--- START OF Task inputs ---
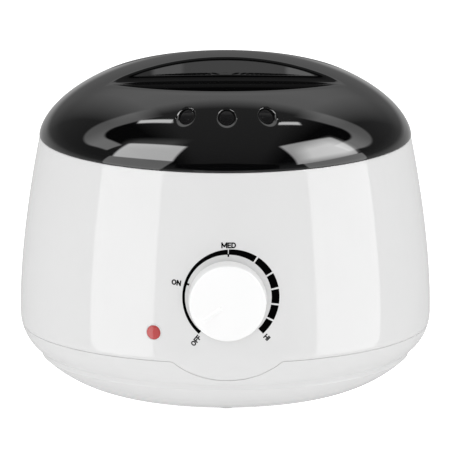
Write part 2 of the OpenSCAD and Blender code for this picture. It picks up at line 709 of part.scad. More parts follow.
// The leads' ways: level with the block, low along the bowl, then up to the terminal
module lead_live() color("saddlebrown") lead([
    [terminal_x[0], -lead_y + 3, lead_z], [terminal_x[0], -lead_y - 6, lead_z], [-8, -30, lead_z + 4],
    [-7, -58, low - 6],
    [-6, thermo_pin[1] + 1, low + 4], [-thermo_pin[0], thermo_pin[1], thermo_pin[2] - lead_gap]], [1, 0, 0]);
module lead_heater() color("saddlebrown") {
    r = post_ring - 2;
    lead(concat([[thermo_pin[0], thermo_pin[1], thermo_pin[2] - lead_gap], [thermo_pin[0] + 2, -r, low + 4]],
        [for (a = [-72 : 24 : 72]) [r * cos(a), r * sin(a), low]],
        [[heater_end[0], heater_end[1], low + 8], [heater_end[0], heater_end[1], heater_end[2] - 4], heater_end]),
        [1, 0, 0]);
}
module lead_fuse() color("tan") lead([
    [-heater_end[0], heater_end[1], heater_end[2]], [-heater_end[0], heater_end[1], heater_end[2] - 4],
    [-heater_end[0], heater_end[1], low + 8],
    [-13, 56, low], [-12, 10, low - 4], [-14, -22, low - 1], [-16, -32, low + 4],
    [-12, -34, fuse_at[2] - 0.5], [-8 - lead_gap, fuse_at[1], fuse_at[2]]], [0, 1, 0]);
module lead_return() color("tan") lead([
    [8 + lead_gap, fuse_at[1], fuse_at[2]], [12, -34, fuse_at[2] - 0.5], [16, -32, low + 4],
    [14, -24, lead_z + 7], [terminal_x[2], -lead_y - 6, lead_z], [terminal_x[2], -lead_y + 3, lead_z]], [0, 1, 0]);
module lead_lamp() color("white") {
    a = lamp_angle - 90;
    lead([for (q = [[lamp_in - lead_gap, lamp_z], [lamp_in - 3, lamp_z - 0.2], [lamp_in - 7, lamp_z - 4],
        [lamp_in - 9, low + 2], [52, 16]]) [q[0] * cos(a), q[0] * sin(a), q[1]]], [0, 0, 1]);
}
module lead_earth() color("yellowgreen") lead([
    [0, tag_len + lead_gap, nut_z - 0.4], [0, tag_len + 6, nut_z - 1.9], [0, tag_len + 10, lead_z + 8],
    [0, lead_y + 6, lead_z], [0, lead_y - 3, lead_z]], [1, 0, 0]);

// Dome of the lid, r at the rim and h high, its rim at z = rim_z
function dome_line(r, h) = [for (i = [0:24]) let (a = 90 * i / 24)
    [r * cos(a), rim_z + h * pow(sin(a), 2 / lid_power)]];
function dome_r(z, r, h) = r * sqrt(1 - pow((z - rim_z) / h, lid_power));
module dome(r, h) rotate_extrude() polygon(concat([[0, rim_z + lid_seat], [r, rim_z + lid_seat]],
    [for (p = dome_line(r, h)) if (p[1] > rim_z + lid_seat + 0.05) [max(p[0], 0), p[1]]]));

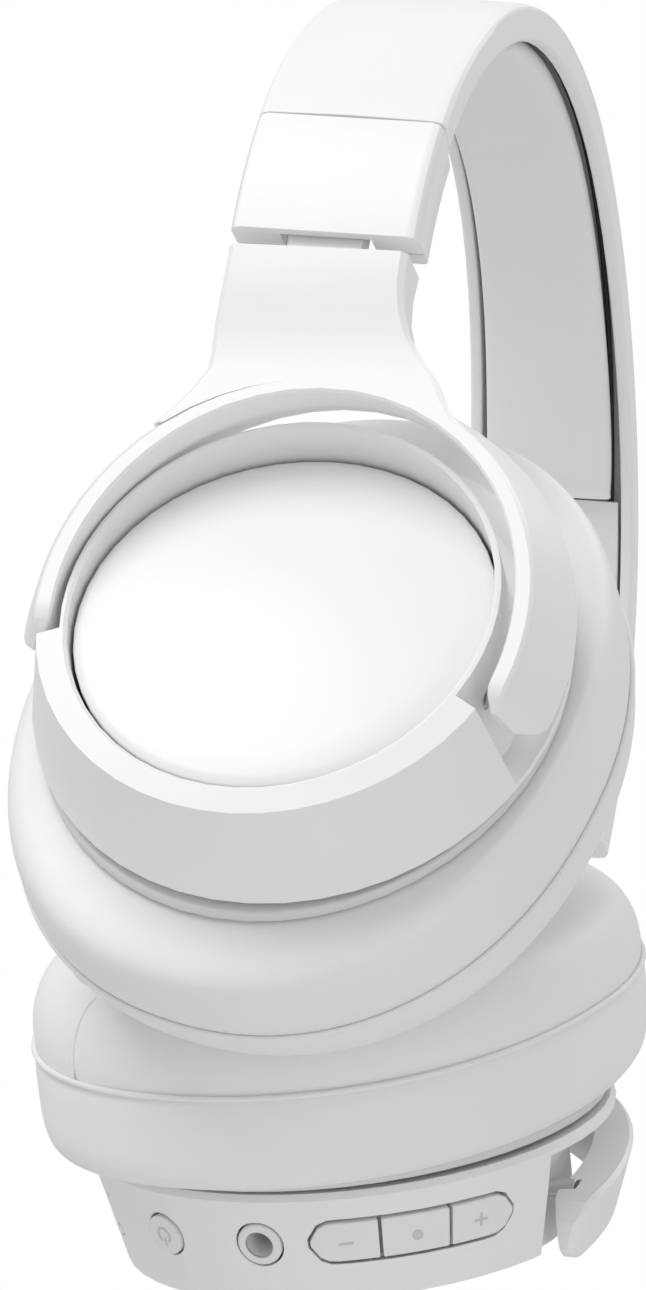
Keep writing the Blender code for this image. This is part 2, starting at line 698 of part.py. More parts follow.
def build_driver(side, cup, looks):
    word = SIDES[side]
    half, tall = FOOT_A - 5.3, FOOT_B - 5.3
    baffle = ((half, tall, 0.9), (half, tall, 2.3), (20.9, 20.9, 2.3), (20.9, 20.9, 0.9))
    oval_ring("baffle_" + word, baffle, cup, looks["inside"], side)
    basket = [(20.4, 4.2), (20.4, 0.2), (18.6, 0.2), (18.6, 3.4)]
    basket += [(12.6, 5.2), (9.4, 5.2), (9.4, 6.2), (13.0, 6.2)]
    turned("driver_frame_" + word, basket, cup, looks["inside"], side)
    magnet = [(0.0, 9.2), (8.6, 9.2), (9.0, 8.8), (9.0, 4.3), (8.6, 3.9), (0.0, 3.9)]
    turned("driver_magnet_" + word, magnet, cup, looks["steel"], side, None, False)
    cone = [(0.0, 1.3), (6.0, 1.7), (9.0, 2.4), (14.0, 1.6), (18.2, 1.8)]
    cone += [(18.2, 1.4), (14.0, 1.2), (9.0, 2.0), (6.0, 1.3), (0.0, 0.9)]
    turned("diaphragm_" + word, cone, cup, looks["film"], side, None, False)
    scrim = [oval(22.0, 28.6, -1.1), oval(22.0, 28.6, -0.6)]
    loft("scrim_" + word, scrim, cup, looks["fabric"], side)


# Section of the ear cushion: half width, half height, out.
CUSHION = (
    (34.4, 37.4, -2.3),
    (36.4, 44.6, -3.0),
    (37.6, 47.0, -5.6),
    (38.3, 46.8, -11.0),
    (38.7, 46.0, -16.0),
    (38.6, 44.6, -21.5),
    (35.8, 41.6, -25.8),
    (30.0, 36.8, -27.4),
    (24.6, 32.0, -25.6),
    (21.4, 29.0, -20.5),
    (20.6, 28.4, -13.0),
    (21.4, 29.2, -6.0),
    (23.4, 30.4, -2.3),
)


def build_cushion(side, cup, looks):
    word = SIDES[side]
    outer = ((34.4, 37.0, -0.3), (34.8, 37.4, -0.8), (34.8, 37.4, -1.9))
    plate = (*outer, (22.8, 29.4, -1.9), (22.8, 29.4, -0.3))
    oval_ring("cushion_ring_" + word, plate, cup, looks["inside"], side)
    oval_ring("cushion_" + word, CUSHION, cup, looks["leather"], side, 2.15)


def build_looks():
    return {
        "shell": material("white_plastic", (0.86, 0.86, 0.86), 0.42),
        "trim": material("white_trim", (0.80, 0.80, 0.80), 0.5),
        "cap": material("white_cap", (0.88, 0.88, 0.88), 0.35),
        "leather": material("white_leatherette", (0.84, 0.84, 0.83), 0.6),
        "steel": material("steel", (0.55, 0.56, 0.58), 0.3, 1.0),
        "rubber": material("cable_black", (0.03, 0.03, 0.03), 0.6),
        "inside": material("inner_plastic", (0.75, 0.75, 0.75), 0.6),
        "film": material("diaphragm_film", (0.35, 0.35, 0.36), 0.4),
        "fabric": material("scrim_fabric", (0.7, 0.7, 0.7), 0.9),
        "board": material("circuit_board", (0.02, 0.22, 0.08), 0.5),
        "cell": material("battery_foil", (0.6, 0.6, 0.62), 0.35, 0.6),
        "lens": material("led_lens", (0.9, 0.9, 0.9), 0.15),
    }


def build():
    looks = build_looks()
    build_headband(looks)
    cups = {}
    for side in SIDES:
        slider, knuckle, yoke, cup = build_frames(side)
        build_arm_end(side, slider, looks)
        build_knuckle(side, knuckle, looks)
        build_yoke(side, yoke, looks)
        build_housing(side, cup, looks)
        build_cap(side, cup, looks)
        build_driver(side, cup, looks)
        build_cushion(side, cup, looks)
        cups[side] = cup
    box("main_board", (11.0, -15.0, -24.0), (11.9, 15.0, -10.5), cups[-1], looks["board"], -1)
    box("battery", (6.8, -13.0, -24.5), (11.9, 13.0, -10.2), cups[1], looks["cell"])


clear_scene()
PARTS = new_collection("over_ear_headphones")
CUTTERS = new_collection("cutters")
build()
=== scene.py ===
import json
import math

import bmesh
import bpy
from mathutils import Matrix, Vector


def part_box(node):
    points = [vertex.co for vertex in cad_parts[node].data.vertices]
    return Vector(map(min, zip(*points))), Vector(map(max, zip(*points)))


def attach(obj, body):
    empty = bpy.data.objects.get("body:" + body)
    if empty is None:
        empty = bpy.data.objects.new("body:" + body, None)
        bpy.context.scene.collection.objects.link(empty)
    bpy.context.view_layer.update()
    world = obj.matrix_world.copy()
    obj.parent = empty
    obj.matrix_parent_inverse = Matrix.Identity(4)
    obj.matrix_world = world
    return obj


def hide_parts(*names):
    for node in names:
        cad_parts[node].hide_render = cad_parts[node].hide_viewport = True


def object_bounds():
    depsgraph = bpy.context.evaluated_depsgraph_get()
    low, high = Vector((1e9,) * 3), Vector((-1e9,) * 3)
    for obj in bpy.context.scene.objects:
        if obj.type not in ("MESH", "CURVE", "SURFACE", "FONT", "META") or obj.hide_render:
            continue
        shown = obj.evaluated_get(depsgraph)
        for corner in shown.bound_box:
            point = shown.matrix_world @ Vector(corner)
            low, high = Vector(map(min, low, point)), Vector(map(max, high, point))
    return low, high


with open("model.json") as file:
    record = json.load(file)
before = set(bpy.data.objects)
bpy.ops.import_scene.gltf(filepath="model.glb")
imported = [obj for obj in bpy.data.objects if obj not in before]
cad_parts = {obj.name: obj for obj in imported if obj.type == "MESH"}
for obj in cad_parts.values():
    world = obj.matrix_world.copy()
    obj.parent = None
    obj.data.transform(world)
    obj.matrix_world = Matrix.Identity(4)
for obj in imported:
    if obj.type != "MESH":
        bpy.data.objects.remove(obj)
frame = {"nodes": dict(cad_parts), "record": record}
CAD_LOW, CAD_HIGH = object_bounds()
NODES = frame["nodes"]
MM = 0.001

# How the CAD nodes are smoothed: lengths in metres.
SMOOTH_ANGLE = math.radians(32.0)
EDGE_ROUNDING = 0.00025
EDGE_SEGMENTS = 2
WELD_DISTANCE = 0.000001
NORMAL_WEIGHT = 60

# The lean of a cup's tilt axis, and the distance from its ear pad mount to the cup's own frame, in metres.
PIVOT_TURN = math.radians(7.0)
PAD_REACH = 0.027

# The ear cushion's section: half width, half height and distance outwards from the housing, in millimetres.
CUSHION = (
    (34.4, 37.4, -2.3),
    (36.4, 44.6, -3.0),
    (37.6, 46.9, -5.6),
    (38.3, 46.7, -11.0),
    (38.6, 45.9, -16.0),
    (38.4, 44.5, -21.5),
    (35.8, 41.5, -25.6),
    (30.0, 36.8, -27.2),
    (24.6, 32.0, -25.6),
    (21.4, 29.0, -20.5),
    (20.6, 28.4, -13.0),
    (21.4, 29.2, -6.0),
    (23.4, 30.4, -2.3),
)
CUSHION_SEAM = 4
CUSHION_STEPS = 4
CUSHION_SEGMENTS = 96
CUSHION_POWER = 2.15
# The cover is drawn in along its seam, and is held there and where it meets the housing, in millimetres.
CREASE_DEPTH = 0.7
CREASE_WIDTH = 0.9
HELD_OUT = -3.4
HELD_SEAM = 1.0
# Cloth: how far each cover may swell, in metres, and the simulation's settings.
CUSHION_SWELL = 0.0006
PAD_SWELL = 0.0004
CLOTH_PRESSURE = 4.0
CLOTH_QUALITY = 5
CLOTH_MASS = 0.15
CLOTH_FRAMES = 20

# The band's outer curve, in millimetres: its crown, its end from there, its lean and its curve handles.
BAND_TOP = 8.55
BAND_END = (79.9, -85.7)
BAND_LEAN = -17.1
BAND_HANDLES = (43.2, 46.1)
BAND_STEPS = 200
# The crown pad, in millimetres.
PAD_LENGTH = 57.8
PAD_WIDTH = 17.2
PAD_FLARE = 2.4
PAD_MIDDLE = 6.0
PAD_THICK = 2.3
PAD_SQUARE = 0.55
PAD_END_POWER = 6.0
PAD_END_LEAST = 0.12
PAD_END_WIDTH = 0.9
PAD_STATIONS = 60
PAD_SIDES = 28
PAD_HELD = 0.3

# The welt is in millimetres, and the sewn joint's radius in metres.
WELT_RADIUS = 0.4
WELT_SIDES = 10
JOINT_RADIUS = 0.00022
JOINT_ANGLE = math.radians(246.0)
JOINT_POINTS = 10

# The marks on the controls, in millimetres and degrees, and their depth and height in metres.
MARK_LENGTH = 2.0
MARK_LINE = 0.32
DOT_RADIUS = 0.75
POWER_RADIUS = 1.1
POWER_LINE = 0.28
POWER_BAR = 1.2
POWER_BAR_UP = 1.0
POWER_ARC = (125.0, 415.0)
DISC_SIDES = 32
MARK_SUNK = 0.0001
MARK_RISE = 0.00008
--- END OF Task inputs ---
Each line from the one bearing "clear_scene()" through the one bearing "in imported if" is to be duplicated without change; all remaining lines are to be left out.

clear_scene()
PARTS = new_collection("over_ear_headphones")
CUTTERS = new_collection("cutters")
build()
=== scene.py ===
import json
import math

import bmesh
import bpy
from mathutils import Matrix, Vector


def part_box(node):
    points = [vertex.co for vertex in cad_parts[node].data.vertices]
    return Vector(map(min, zip(*points))), Vector(map(max, zip(*points)))


def attach(obj, body):
    empty = bpy.data.objects.get("body:" + body)
    if empty is None:
        empty = bpy.data.objects.new("body:" + body, None)
        bpy.context.scene.collection.objects.link(empty)
    bpy.context.view_layer.update()
    world = obj.matrix_world.copy()
    obj.parent = empty
    obj.matrix_parent_inverse = Matrix.Identity(4)
    obj.matrix_world = world
    return obj


def hide_parts(*names):
    for node in names:
        cad_parts[node].hide_render = cad_parts[node].hide_viewport = True


def object_bounds():
    depsgraph = bpy.context.evaluated_depsgraph_get()
    low, high = Vector((1e9,) * 3), Vector((-1e9,) * 3)
    for obj in bpy.context.scene.objects:
        if obj.type not in ("MESH", "CURVE", "SURFACE", "FONT", "META") or obj.hide_render:
            continue
        shown = obj.evaluated_get(depsgraph)
        for corner in shown.bound_box:
            point = shown.matrix_world @ Vector(corner)
            low, high = Vector(map(min, low, point)), Vector(map(max, high, point))
    return low, high


with open("model.json") as file:
    record = json.load(file)
before = set(bpy.data.objects)
bpy.ops.import_scene.gltf(filepath="model.glb")
imported = [obj for obj in bpy.data.objects if obj not in before]
cad_parts = {obj.name: obj for obj in imported if obj.type == "MESH"}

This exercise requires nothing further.